Humble paneer is the featured ingredient in some of my favourite dishes. Yes, you can buy this cheese at the supermarket, but where’s the fun in that? Make it yourself and you can have fresh homemade paneer in half an hour. It also tastes immeasurably better.
Paneer has a fresh farmer’s cheese quality and a crumbly texture that works wonderfully with spices. It is a great source of protein, packed with vitamins and minerals and so tasty that even hardened carnivores find it hard to pass up a well-made paneer dish.
You make paneer by coagulating milk using a food acid. It is not a fermented or cured product like other cheeses. Further, it does not use rennet, making it suitable for vegetarians.
The coagulated milk solids (curds) are collected in muslin and hung or pressed with a weight. After cooling, you get a block of cheese, like cottage cheese. Do not discard the liquid (whey) as this can be used in other recipes. Whey is ideal for making bread, especially naan. It can also be used in soups and drinks. You can also use the whey as the coagulating agent for another batch of paneer.
This cheese won’t melt as mozzarella or cheddar will, but this is actually an advantage. Because it won’t melt, we can stir chunks into a soup or curry, crumble it over flatbread, or skewer cubes as kebabs to grill.
Paneer has a fairly mild, milky flavour, so it’s best when paired with strong, spicy flavours, like palak paneer. You could add spices to the cheese to lift its taste. Ajwain or toasted cumin seeds are common, and you add about half a teaspoon of them when you pour the cheese into the muslin. If you intend to use this as an ingredient in another dish, I recommend keeping it simple.
And no, low-fat milk is not an acceptable substitute ingredient. You need a high milk fat percentage to make this cheese light and fluffy. A percentage of around 8% is ideal, hence the cream in the recipe below.
As presented here the recipe yields around 250g of cheese, which is a suitable amount for many of the paneer dishes in this cookbook. If it is available, buffalo milk could be used instead of cow’s milk. Buffalo milk has a higher fat content and will produce more cheese. In the quantities used below, it will produce around 300g of paneer. The taste will be a little stronger.
Note that this is a fresh cheese and will not last long after being made, as it has no preservatives. If you wish to store the paneer, keep it in the muslin and completely cover it with the reserved whey. Store in a sealed container in the refrigerator for not more than a few days.
- muslin square
- 1.5 litres milk - full cream
- 200 ml pure cream
- 150 ml white vinegar
- ½ tsp salt
- Heat the milk in a heavy-based saucepan over medium heat. Once the milk has warmed, add the cream and bring to a simmer, stirring continuously.
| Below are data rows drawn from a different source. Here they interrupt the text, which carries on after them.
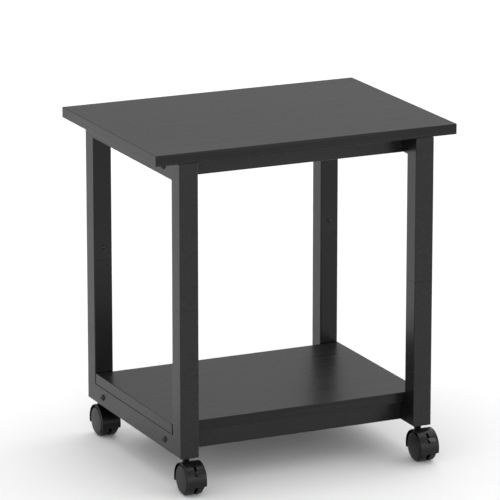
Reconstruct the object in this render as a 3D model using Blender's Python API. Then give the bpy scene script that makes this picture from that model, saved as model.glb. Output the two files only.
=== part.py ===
"""Mobile printer stand: split side frames of square tube, long rails, two boards and twin-wheel casters.

Metres, +Z up, and the front faces -Y. The origin is on the floor, in the middle of the stand's outline.
"""

import math

import bmesh
import bpy
from mathutils import Matrix, Vector

MM = 0.001
GAP = 0.3 * MM  # between parts that touch

# Square tube
TUBE = 30 * MM
WALL = 1.2 * MM
TUBE_CORNER = 2.0 * MM

# Frame
FRAME_WIDTH = 415 * MM
FRAME_DEPTH = 352 * MM
LEG_BOTTOM = 54 * MM
LEG_JOINT = 280 * MM
RAIL_SETBACK = 44 * MM  # from the legs' front faces to the long rails' front face
RAIL_PLATE = 2.5 * MM  # threaded plate welded into each end of a long rail

# Boards
BOARD = 16 * MM
BOARD_TOP = 518 * MM
BOARD_OVERHANG = 37.5 * MM
SHELF_LEG_GAP = 2.0 * MM
BOARD_EDGE = 0.4 * MM

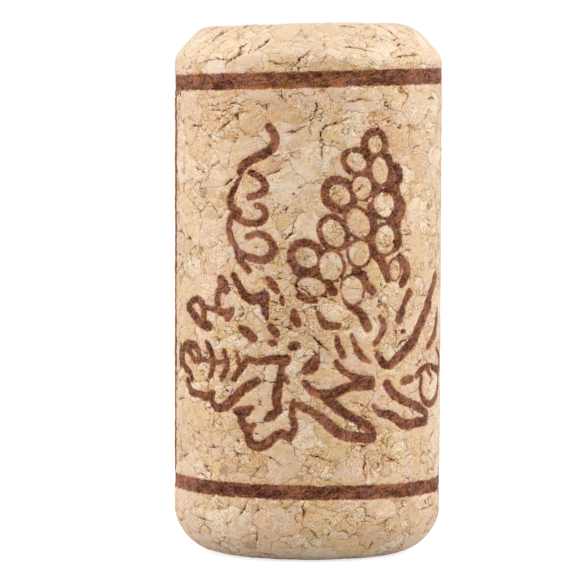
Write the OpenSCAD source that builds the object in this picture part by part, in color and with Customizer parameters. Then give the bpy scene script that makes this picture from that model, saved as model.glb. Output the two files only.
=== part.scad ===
// Cork stopper for a wine bottle, moulded from cork granules and ground round.
// The foot has a round edge, and the top is chamfered and was cut a little out of square.
// Two rings, an upright seam between them and a vine ornament are branded into the barrel.
// Millimetres. The origin is the centre of the foot, +Z is up and -Y is the front.

/* [Stopper] */
// Diameter of the barrel
barrel_d = 22.5; // [20:0.5:30]
// Length from the foot to the high side of the top
stopper_l = 44.5; // [40:0.5:55]
// Radius of the foot's round edge
foot_round = 4; // [1:0.25:5]

/* [Top] */
// Width of the chamfer, across the top
chamfer_w = 2.5; // [2:0.1:4]
// Height of the chamfer, down the barrel
chamfer_h = 2.8; // [2:0.1:3.5]
// Radius that blends the barrel into the chamfer
shoulder_round = 1.5; // [0.5:0.1:2]
// Radius that blends the chamfer into the top face
rim_round = 3; // [0.5:0.1:3.5]
// Angle at which the top face was cut out of square
top_tilt = 1.7; // [0:0.1:3]
// Distance from the axis at which the tilted cut reaches the full length
top_cut_reach = 5; // [0:0.5:8]

/* [Rings] */
// Distance from the full length down to the middle of the upper ring
upper_ring_drop = 4.7; // [4.6:0.1:7]
// Width of the upper ring
upper_ring_w = 1.4; // [0.5:0.1:1.6]
// Rise of the upper ring towards the right, in degrees
upper_ring_tilt = 1.7; // [-2:0.1:2]
// Height of the middle of the lower ring above the foot
lower_ring_z = 6; // [6:0.1:9]
// Width of the lower ring
lower_ring_w = 1.25; // [0.5:0.05:1.6]
// Rise of the lower ring towards the right, in degrees
lower_ring_tilt = -0.6; // [-2:0.1:2]
// Width of the seam, the upright line that joins the rings
seam_w = 1.3; // [0.2:0.1:1.6]
// Bearing of the seam from the front, in degrees
seam_bearing = -84; // [-170:1:-80]

/* [Vine] */
// Depth of every branded line
burn_depth = 0.12; // [0.05:0.01:0.2]
// Height of the whole ornament
vine_h = 27; // [18:0.5:28]
// Width by which the burn spreads past each brush line
burn_spread = 0.1; // [0:0.05:0.2]

/* [Hidden] */
$fn = 96;

barrel_r = barrel_d / 2;
burn_floor_r = barrel_r - burn_depth;
upper_ring_z = stopper_l - upper_ring_drop;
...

- Stop stirring, allow to come to a boil and start to rise. Immediately remove from heat and allow to settle.
- Stir the milk gently and slowly then start to add the vinegar. Once it curdles, stop adding vinegar but continue stirring. The curds will coagulate and separate from the watery whey. Add a little more vinegar if there are still milk solids in the whey. Stand for ten minutes to allow it to completely separate.
- Line the colander with the muslin. Place over a large bowl or saucepan.
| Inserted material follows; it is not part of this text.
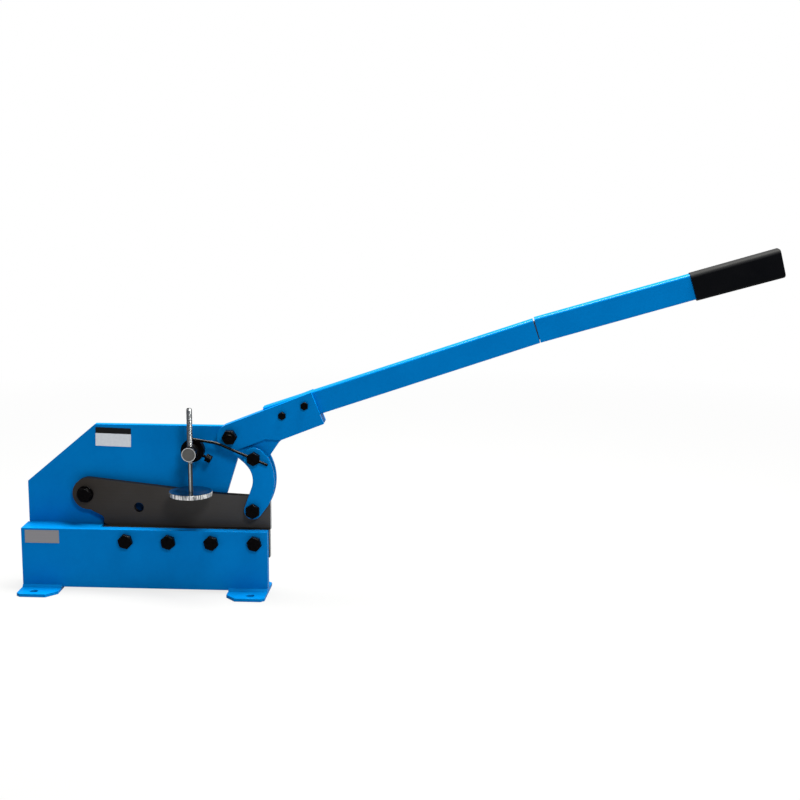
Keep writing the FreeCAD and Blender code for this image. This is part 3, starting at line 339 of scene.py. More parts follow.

- Strain the cheese into the colander and gently squeeze excess whey from the cheese. Retain the whey for other uses.
- Sprinkle with the salt and gently fold it into the curds.
- Wrap the cheese in the muslin and leave in the colander. Place a weight on top for five minutes. See notes below.
- Once pressed and cooled a little, the paneer is finished and ready to eat or use.
- Only add enough vinegar to just curdle the milk. Add too much and the paneer will have a strong vinegar taste.
- You could substitute lemon juice or whey for the vinegar.
- A small pan filled with water makes an ideal weight to press the cheese.
- Refrigerated paneer will be firmer and less likely to crumble than fresh paneer.
- This fresh cheese won’t last long, so make sure you use it within a few days.
- If you wish to store the paneer, keep it in the muslin and completely cover it with whey. Keep in a sealed container in the refrigerator.
- Retain the whey for other uses. It is an ingredient for making naan, for example.